Access controls are in place to protect control access to information assets. A single sign-on system with multi-factor authentication is used to access critical information assets. This means all logins to a system are managed centrally (and revoked centrally if needed). Smart access rules are used to look for strange login behaviour, eg. stop logins from other countries. This means that a malicious actor would need to get a username and password, access the multifactor authenticator, and know what smart access rules are in place and how to get around those rules before they could access an information asset. Any critical functions are further restricted, requiring an approval process with rationale for the access and are provisioned on a limited time basis to perform a task.

Any system used to access an information asset becomes a vector for someone to attack. Mobile Device Management (MDM) and end-point protection is used to reduce this risk. It can be used to enforce updates, ensure logins/passwords are used correctly and remote wipe in the event of a theft.

2. Change Management Controls

Paypa Plane is still scaling, which means we are still building. Like building anything there are safe, best practice peer-reviewed ways to do it. These controls address how we can safely make changes to our system without creating weaknesses or providing access to someone who shouldn’t be there. For us building software, this means protecting our code, and making sure that changes to it are planned, approved, and checked before becoming part of the live software again.

3. Detection, Monitoring & Resiliency Controls

Despite every effort being used to control access to information assets & build robust systems with best-practice change management, things can still go wrong. Anything from a computer resource not working to  bad actor having access to a system can cause problems.

To combat this, there are controls that relate to systems generating logs. Logs are sent to a central monitoring system which can process these logs and raise alarms as needed. If there is an alarm, we have to use an incident response process to limit any impacts and communicate with any interested party. This is further tested with regular penetration and vulnerability testing designed to test what can go wrong in a controlled setting.

4. Controls to make it all work

There are many more controls outlined in SOC 2 that make this all work. Hiring the right people and providing the proper training, getting buy-in and oversite from the board and upper management. Effectively communicate inside the company, with customers and regulatory bodies. Build policies, assess competencies, be accountable and encrypt everything. Perform risk assessments across the entire company, identify what can go wrong before it does, quantify what those risks are and apply resources to address it.

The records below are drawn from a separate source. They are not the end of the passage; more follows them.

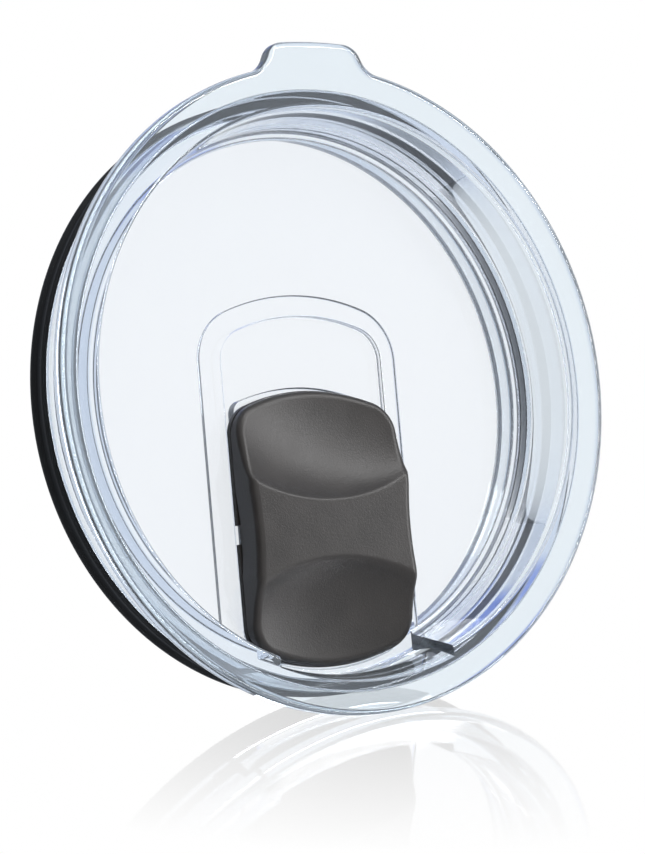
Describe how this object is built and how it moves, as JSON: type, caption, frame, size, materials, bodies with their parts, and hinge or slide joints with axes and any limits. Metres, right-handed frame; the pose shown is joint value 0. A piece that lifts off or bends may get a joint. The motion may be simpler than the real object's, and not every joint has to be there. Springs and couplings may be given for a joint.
{
  "type": "tumbler lid with sliding closure",
  "caption": "Clear press-in tumbler lid with a lifting tab, a black sealing ring and a dark magnetic slider over the sip opening.",
  "frame": {"origin": "on the lid's axis, on the flat underside of the boss that holds the magnets", "axes": "+Z out of the lid's top along its axis, +Y towards the lifting tab, -Y towards the sip opening"},
  "size_m": [0.1, 0.1036, 0.0178],
  "materials": {
    "clear_plastic": "clear, polished",
    "seal_rubber": "satin black silicone",
    "slider_plastic": "fine matte texture",
    "magnet_metal": "nickel plated"
  },
  "bodies": {
    "lid": {"lid_body": "clear_plastic", "lid_gasket": "seal_rubber", "lid_magnet_cover": "clear_plastic", "lid_magnet_closed_left": "magnet_metal", "lid_magnet_closed_right": "magnet_metal", "lid_magnet_open_left": "magnet_metal", "lid_magnet_open_right": "magnet_metal"},
    "slider": {"slider_cap": "slider_plastic", "slider_base": "slider_plastic", "slider_magnet_left": "magnet_metal", "slider_magnet_right": "magnet_metal"}
  },
  "joints": [
    {"name": "slider_slide", "type": "slide", "parent": "lid", "child": "slider", "axis": [0, 1, 0], "range_m": [0, 0.0114]}
  ]
}
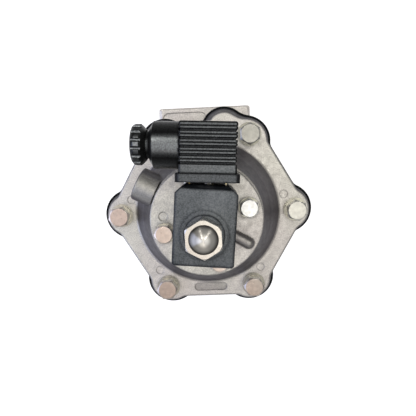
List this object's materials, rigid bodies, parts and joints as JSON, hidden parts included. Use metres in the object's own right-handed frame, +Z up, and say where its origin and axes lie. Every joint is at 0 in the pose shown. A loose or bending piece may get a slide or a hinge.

The threat landscape and cybercrime industry is a fast-moving business. Bad actors are very quick to adapt and exploit any weakness. Continual improvement of our information security system is fundamental to its success. There is no end point to information security because there is no point where threat actors stop adapting. For us at Paypa Plane, our SOC 2 Type 1, with our SOC 2 Type 2 underway, are stepping stones to an endless journey to a more secure future.